## REQUIREMENT
The listing must be reproduced in full, exactly as it stands.

#### RECORDS

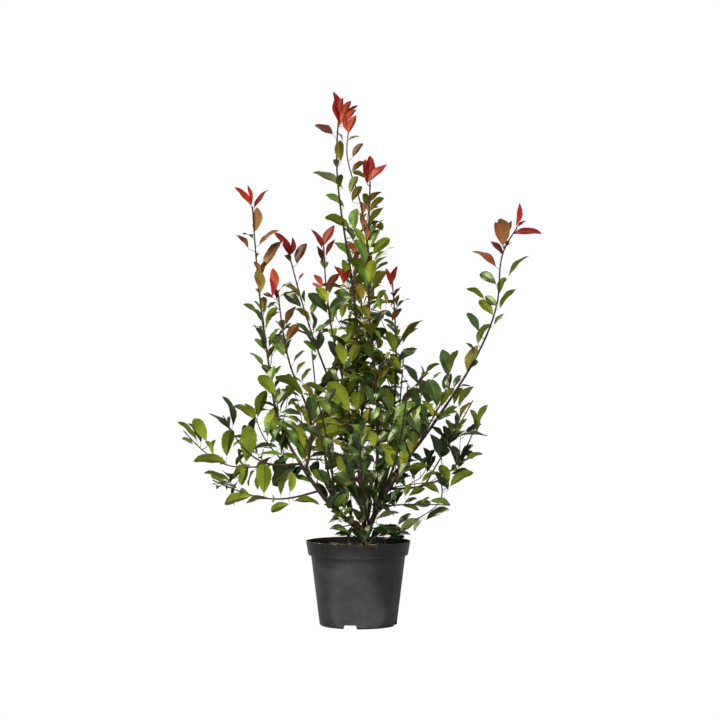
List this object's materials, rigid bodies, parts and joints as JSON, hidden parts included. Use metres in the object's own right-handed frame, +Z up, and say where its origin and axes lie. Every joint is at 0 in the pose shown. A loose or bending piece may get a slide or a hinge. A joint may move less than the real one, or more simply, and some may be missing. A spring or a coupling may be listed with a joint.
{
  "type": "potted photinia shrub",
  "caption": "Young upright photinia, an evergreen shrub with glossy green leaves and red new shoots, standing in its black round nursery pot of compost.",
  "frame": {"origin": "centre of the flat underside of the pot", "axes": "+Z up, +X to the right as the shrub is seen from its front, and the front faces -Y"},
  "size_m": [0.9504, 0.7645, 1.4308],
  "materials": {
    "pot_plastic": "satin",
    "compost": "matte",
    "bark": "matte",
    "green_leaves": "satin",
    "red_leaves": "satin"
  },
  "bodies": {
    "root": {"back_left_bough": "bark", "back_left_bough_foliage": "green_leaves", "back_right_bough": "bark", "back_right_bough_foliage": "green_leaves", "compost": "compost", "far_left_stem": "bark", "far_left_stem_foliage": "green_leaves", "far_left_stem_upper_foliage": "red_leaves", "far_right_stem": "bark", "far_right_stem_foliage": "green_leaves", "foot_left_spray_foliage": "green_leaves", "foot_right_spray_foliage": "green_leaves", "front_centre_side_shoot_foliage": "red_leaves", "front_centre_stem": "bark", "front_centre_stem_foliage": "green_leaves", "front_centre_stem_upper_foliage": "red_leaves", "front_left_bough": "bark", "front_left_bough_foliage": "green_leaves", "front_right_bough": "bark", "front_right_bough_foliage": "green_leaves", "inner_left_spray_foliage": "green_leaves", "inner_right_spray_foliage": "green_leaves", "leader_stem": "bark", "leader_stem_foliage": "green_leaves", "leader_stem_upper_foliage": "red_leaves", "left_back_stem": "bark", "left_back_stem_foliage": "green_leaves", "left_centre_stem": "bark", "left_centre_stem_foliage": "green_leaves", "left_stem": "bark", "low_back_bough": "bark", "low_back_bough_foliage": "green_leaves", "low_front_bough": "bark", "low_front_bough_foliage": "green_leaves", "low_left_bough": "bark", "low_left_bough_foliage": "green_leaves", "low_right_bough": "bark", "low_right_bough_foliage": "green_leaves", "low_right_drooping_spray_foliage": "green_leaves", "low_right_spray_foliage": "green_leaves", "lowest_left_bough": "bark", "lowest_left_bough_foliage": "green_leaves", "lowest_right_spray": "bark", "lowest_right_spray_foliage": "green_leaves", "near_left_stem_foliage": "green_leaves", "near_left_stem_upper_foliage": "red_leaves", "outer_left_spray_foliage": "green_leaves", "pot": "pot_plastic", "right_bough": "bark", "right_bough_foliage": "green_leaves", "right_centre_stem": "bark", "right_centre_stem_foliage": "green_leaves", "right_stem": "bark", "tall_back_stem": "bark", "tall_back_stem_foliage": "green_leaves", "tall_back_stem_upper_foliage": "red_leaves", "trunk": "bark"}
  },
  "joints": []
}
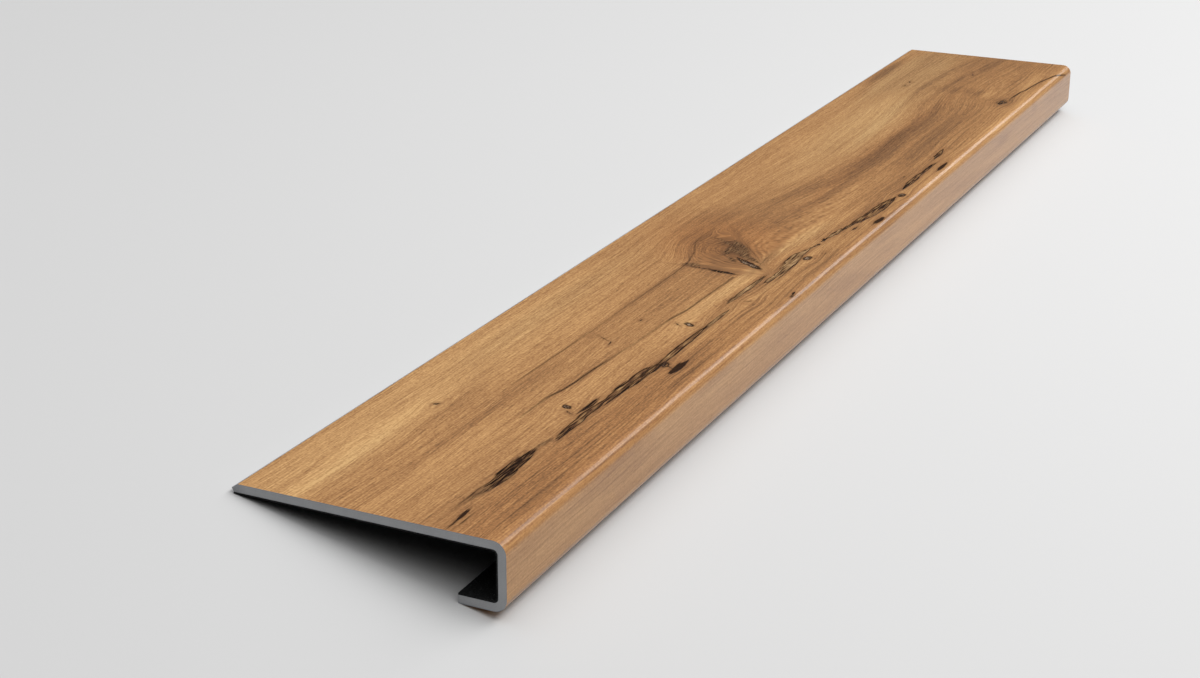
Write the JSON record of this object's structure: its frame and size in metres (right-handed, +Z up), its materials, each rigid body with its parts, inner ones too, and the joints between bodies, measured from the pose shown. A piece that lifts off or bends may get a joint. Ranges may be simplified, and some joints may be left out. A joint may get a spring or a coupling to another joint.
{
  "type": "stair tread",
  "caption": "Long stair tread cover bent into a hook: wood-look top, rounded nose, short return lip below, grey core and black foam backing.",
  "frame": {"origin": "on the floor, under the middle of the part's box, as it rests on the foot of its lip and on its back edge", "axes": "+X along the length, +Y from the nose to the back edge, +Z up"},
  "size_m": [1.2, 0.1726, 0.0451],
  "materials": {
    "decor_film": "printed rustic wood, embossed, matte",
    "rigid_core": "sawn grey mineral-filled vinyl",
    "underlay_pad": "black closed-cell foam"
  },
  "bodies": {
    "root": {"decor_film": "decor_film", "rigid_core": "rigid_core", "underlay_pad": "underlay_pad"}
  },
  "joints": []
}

########

## TASK SOLUTION
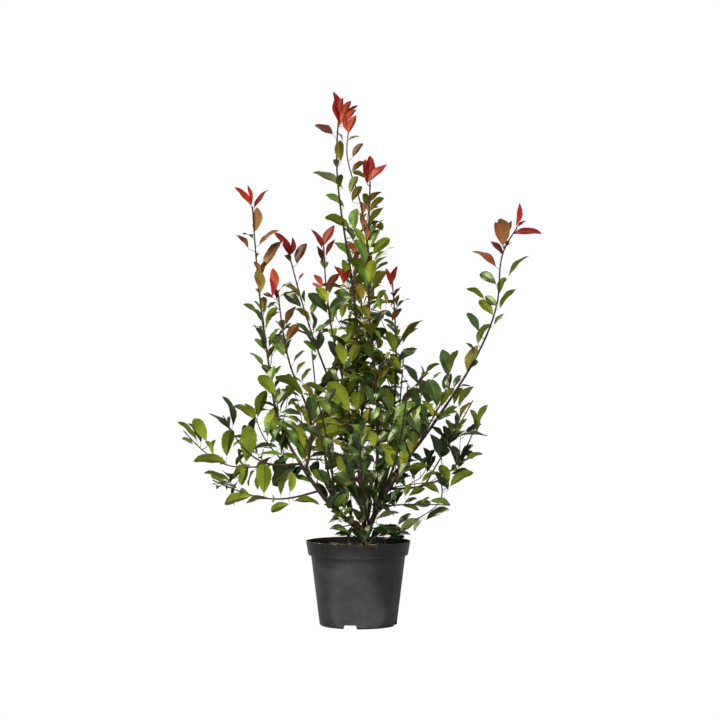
List this object's materials, rigid bodies, parts and joints as JSON, hidden parts included. Use metres in the object's own right-handed frame, +Z up, and say where its origin and axes lie. Every joint is at 0 in the pose shown. A loose or bending piece may get a slide or a hinge. A joint may move less than the real one, or more simply, and some may be missing. A spring or a coupling may be listed with a joint.
{
  "type": "potted photinia shrub",
  "caption": "Young upright photinia, an evergreen shrub with glossy green leaves and red new shoots, standing in its black round nursery pot of compost.",
  "frame": {"origin": "centre of the flat underside of the pot", "axes": "+Z up, +X to the right as the shrub is seen from its front, and the front faces -Y"},
  "size_m": [0.9504, 0.7645, 1.4308],
  "materials": {
    "pot_plastic": "satin",
    "compost": "matte",
    "bark": "matte",
    "green_leaves": "satin",
    "red_leaves": "satin"
  },
  "bodies": {
    "root": {"back_left_bough": "bark", "back_left_bough_foliage": "green_leaves", "back_right_bough": "bark", "back_right_bough_foliage": "green_leaves", "compost": "compost", "far_left_stem": "bark", "far_left_stem_foliage": "green_leaves", "far_left_stem_upper_foliage": "red_leaves", "far_right_stem": "bark", "far_right_stem_foliage": "green_leaves", "foot_left_spray_foliage": "green_leaves", "foot_right_spray_foliage": "green_leaves", "front_centre_side_shoot_foliage": "red_leaves", "front_centre_stem": "bark", "front_centre_stem_foliage": "green_leaves", "front_centre_stem_upper_foliage": "red_leaves", "front_left_bough": "bark", "front_left_bough_foliage": "green_leaves", "front_right_bough": "bark", "front_right_bough_foliage": "green_leaves", "inner_left_spray_foliage": "green_leaves", "inner_right_spray_foliage": "green_leaves", "leader_stem": "bark", "leader_stem_foliage": "green_leaves", "leader_stem_upper_foliage": "red_leaves", "left_back_stem": "bark", "left_back_stem_foliage": "green_leaves", "left_centre_stem": "bark", "left_centre_stem_foliage": "green_leaves", "left_stem": "bark", "low_back_bough": "bark", "low_back_bough_foliage": "green_leaves", "low_front_bough": "bark", "low_front_bough_foliage": "green_leaves", "low_left_bough": "bark", "low_left_bough_foliage": "green_leaves", "low_right_bough": "bark", "low_right_bough_foliage": "green_leaves", "low_right_drooping_spray_foliage": "green_leaves", "low_right_spray_foliage": "green_leaves", "lowest_left_bough": "bark", "lowest_left_bough_foliage": "green_leaves", "lowest_right_spray": "bark", "lowest_right_spray_foliage": "green_leaves", "near_left_stem_foliage": "green_leaves", "near_left_stem_upper_foliage": "red_leaves", "outer_left_spray_foliage": "green_leaves", "pot": "pot_plastic", "right_bough": "bark", "right_bough_foliage": "green_leaves", "right_centre_stem": "bark", "right_centre_stem_foliage": "green_leaves", "right_stem": "bark", "tall_back_stem": "bark", "tall_back_stem_foliage": "green_leaves", "tall_back_stem_upper_foliage": "red_leaves", "trunk": "bark"}
  },
  "joints": []
}
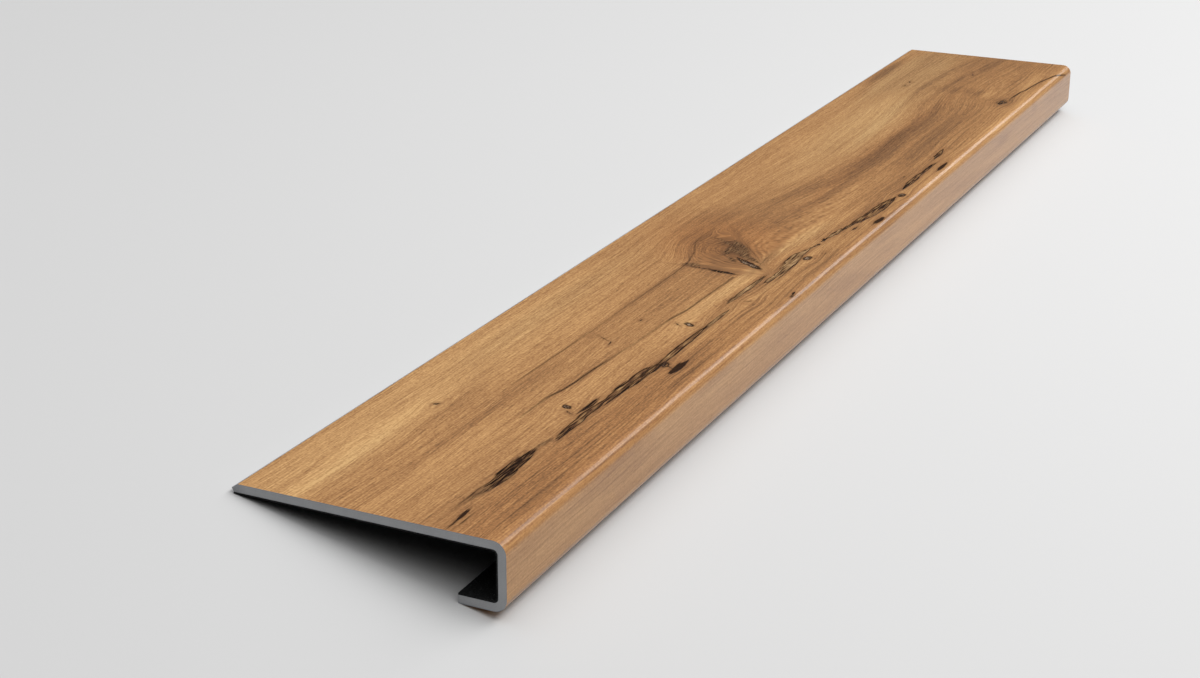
Write the JSON record of this object's structure: its frame and size in metres (right-handed, +Z up), its materials, each rigid body with its parts, inner ones too, and the joints between bodies, measured from the pose shown. A piece that lifts off or bends may get a joint. Ranges may be simplified, and some joints may be left out. A joint may get a spring or a coupling to another joint.
{
  "type": "stair tread",
  "caption": "Long stair tread cover bent into a hook: wood-look top, rounded nose, short return lip below, grey core and black foam backing.",
  "frame": {"origin": "on the floor, under the middle of the part's box, as it rests on the foot of its lip and on its back edge", "axes": "+X along the length, +Y from the nose to the back edge, +Z up"},
  "size_m": [1.2, 0.1726, 0.0451],
  "materials": {
    "decor_film": "printed rustic wood, embossed, matte",
    "rigid_core": "sawn grey mineral-filled vinyl",
    "underlay_pad": "black closed-cell foam"
  },
  "bodies": {
    "root": {"decor_film": "decor_film", "rigid_core": "rigid_core", "underlay_pad": "underlay_pad"}
  },
  "joints": []
}